**Given instruction**
Extract all of the data and reproduce it precisely.
═══
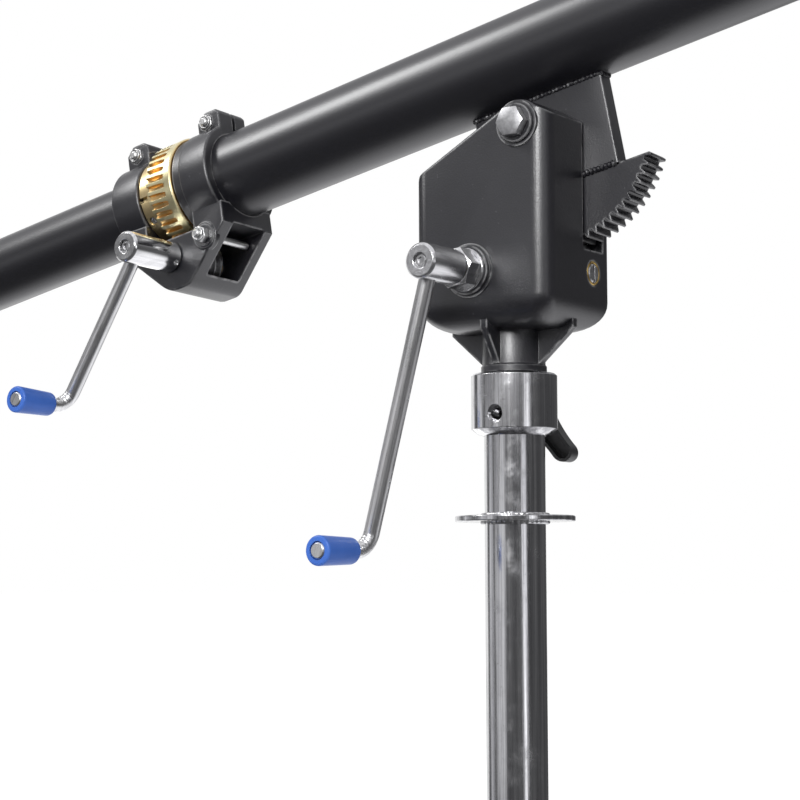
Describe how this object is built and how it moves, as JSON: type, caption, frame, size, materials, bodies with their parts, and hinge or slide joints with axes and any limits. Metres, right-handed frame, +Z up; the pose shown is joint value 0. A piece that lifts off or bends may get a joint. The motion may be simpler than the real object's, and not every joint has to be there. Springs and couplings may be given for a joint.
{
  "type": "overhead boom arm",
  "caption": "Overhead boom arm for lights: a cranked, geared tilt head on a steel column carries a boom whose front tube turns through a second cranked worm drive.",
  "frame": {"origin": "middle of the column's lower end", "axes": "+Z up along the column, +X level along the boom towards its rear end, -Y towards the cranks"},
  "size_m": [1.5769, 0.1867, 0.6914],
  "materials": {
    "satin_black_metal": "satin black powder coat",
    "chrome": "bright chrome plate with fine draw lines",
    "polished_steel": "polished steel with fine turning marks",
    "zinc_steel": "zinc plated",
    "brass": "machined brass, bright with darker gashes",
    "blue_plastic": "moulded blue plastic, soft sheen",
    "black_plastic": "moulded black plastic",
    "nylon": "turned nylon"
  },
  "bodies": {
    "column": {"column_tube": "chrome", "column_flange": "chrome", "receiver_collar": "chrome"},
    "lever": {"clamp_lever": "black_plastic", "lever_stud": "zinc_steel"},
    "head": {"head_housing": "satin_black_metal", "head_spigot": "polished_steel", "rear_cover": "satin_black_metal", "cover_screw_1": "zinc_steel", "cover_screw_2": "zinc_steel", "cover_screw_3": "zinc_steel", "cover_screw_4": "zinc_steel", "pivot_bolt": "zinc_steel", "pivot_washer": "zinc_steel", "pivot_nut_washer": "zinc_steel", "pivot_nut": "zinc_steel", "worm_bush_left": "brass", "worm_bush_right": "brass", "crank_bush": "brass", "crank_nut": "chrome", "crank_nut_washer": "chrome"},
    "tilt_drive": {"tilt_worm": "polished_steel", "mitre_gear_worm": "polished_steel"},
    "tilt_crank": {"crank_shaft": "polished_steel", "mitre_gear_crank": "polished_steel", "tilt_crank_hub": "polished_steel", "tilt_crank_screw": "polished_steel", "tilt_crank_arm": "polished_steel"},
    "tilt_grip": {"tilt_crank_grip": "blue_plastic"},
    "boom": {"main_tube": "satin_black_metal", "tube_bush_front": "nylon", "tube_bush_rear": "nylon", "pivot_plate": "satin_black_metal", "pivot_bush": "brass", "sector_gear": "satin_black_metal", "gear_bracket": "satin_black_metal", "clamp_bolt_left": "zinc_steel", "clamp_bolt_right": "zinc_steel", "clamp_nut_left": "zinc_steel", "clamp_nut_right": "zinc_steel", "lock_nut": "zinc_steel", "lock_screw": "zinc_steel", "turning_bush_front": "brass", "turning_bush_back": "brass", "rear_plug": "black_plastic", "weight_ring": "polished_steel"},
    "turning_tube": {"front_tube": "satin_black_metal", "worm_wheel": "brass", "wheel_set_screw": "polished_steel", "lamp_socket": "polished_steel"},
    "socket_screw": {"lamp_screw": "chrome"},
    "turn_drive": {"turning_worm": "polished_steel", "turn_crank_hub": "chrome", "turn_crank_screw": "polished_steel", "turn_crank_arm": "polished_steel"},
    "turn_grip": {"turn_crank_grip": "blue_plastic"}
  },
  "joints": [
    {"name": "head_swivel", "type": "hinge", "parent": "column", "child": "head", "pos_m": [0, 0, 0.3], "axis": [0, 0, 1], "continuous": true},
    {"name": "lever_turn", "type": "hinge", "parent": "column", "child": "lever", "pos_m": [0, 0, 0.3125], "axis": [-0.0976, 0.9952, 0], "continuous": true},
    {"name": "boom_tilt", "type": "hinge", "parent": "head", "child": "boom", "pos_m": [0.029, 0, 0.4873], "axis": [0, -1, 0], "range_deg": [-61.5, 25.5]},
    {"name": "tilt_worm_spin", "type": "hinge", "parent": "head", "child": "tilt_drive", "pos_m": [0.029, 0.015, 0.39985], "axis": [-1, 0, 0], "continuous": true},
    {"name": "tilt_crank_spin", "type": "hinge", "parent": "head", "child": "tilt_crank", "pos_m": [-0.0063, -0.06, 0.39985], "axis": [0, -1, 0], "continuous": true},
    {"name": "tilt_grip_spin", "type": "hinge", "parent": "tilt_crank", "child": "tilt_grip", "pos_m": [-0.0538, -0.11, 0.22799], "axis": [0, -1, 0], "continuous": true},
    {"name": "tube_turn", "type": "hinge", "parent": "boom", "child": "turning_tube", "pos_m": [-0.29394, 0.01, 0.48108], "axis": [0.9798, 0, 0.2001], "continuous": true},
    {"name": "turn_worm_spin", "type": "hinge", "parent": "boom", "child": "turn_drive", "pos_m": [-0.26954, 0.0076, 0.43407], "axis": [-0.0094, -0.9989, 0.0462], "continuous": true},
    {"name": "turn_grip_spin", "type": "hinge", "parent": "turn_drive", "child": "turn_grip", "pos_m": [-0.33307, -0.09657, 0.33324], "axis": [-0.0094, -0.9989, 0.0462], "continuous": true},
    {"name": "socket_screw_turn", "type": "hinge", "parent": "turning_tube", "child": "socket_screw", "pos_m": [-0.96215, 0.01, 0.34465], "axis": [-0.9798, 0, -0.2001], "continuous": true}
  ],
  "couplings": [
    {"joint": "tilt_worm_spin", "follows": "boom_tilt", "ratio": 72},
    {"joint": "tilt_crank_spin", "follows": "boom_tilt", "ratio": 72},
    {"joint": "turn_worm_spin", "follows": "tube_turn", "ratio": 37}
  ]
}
═══
**Result of this exercise**
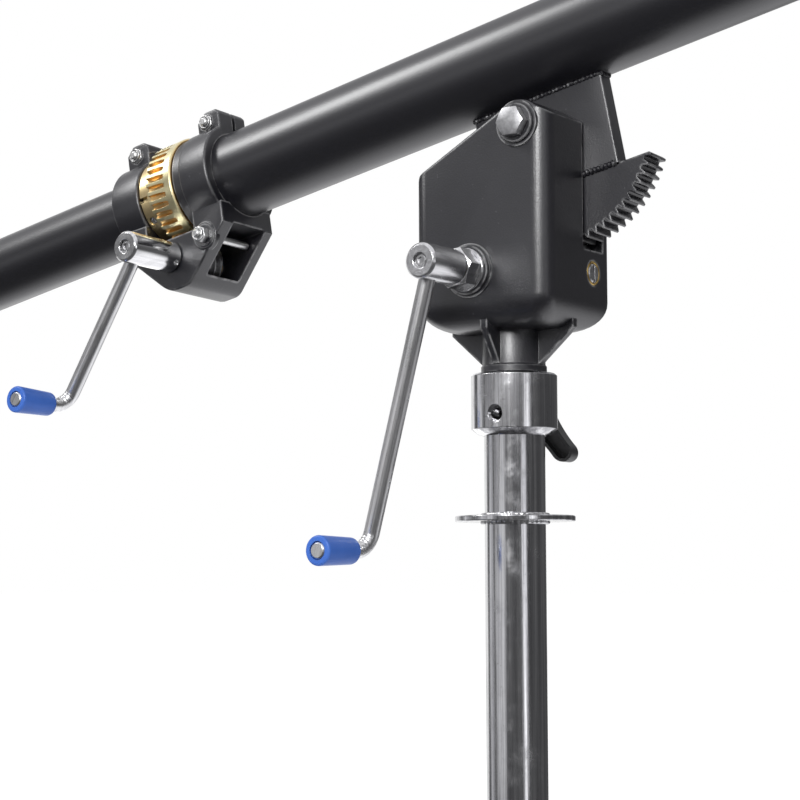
Describe how this object is built and how it moves, as JSON: type, caption, frame, size, materials, bodies with their parts, and hinge or slide joints with axes and any limits. Metres, right-handed frame, +Z up; the pose shown is joint value 0. A piece that lifts off or bends may get a joint. The motion may be simpler than the real object's, and not every joint has to be there. Springs and couplings may be given for a joint.
{
  "type": "overhead boom arm",
  "caption": "Overhead boom arm for lights: a cranked, geared tilt head on a steel column carries a boom whose front tube turns through a second cranked worm drive.",
  "frame": {"origin": "middle of the column's lower end", "axes": "+Z up along the column, +X level along the boom towards its rear end, -Y towards the cranks"},
  "size_m": [1.5769, 0.1867, 0.6914],
  "materials": {
    "satin_black_metal": "satin black powder coat",
    "chrome": "bright chrome plate with fine draw lines",
    "polished_steel": "polished steel with fine turning marks",
    "zinc_steel": "zinc plated",
    "brass": "machined brass, bright with darker gashes",
    "blue_plastic": "moulded blue plastic, soft sheen",
    "black_plastic": "moulded black plastic",
    "nylon": "turned nylon"
  },
  "bodies": {
    "column": {"column_tube": "chrome", "column_flange": "chrome", "receiver_collar": "chrome"},
    "lever": {"clamp_lever": "black_plastic", "lever_stud": "zinc_steel"},
    "head": {"head_housing": "satin_black_metal", "head_spigot": "polished_steel", "rear_cover": "satin_black_metal", "cover_screw_1": "zinc_steel", "cover_screw_2": "zinc_steel", "cover_screw_3": "zinc_steel", "cover_screw_4": "zinc_steel", "pivot_bolt": "zinc_steel", "pivot_washer": "zinc_steel", "pivot_nut_washer": "zinc_steel", "pivot_nut": "zinc_steel", "worm_bush_left": "brass", "worm_bush_right": "brass", "crank_bush": "brass", "crank_nut": "chrome", "crank_nut_washer": "chrome"},
    "tilt_drive": {"tilt_worm": "polished_steel", "mitre_gear_worm": "polished_steel"},
    "tilt_crank": {"crank_shaft": "polished_steel", "mitre_gear_crank": "polished_steel", "tilt_crank_hub": "polished_steel", "tilt_crank_screw": "polished_steel", "tilt_crank_arm": "polished_steel"},
    "tilt_grip": {"tilt_crank_grip": "blue_plastic"},
    "boom": {"main_tube": "satin_black_metal", "tube_bush_front": "nylon", "tube_bush_rear": "nylon", "pivot_plate": "satin_black_metal", "pivot_bush": "brass", "sector_gear": "satin_black_metal", "gear_bracket": "satin_black_metal", "clamp_bolt_left": "zinc_steel", "clamp_bolt_right": "zinc_steel", "clamp_nut_left": "zinc_steel", "clamp_nut_right": "zinc_steel", "lock_nut": "zinc_steel", "lock_screw": "zinc_steel", "turning_bush_front": "brass", "turning_bush_back": "brass", "rear_plug": "black_plastic", "weight_ring": "polished_steel"},
    "turning_tube": {"front_tube": "satin_black_metal", "worm_wheel": "brass", "wheel_set_screw": "polished_steel", "lamp_socket": "polished_steel"},
    "socket_screw": {"lamp_screw": "chrome"},
    "turn_drive": {"turning_worm": "polished_steel", "turn_crank_hub": "chrome", "turn_crank_screw": "polished_steel", "turn_crank_arm": "polished_steel"},
    "turn_grip": {"turn_crank_grip": "blue_plastic"}
  },
  "joints": [
    {"name": "head_swivel", "type": "hinge", "parent": "column", "child": "head", "pos_m": [0, 0, 0.3], "axis": [0, 0, 1], "continuous": true},
    {"name": "lever_turn", "type": "hinge", "parent": "column", "child": "lever", "pos_m": [0, 0, 0.3125], "axis": [-0.0976, 0.9952, 0], "continuous": true},
    {"name": "boom_tilt", "type": "hinge", "parent": "head", "child": "boom", "pos_m": [0.029, 0, 0.4873], "axis": [0, -1, 0], "range_deg": [-61.5, 25.5]},
    {"name": "tilt_worm_spin", "type": "hinge", "parent": "head", "child": "tilt_drive", "pos_m": [0.029, 0.015, 0.39985], "axis": [-1, 0, 0], "continuous": true},
    {"name": "tilt_crank_spin", "type": "hinge", "parent": "head", "child": "tilt_crank", "pos_m": [-0.0063, -0.06, 0.39985], "axis": [0, -1, 0], "continuous": true},
    {"name": "tilt_grip_spin", "type": "hinge", "parent": "tilt_crank", "child": "tilt_grip", "pos_m": [-0.0538, -0.11, 0.22799], "axis": [0, -1, 0], "continuous": true},
    {"name": "tube_turn", "type": "hinge", "parent": "boom", "child": "turning_tube", "pos_m": [-0.29394, 0.01, 0.48108], "axis": [0.9798, 0, 0.2001], "continuous": true},
    {"name": "turn_worm_spin", "type": "hinge", "parent": "boom", "child": "turn_drive", "pos_m": [-0.26954, 0.0076, 0.43407], "axis": [-0.0094, -0.9989, 0.0462], "continuous": true},
    {"name": "turn_grip_spin", "type": "hinge", "parent": "turn_drive", "child": "turn_grip", "pos_m": [-0.33307, -0.09657, 0.33324], "axis": [-0.0094, -0.9989, 0.0462], "continuous": true},
    {"name": "socket_screw_turn", "type": "hinge", "parent": "turning_tube", "child": "socket_screw", "pos_m": [-0.96215, 0.01, 0.34465], "axis": [-0.9798, 0, -0.2001], "continuous": true}
  ],
  "couplings": [
    {"joint": "tilt_worm_spin", "follows": "boom_tilt", "ratio": 72},
    {"joint": "tilt_crank_spin", "follows": "boom_tilt", "ratio": 72},
    {"joint": "turn_worm_spin", "follows": "tube_turn", "ratio": 37}
  ]
}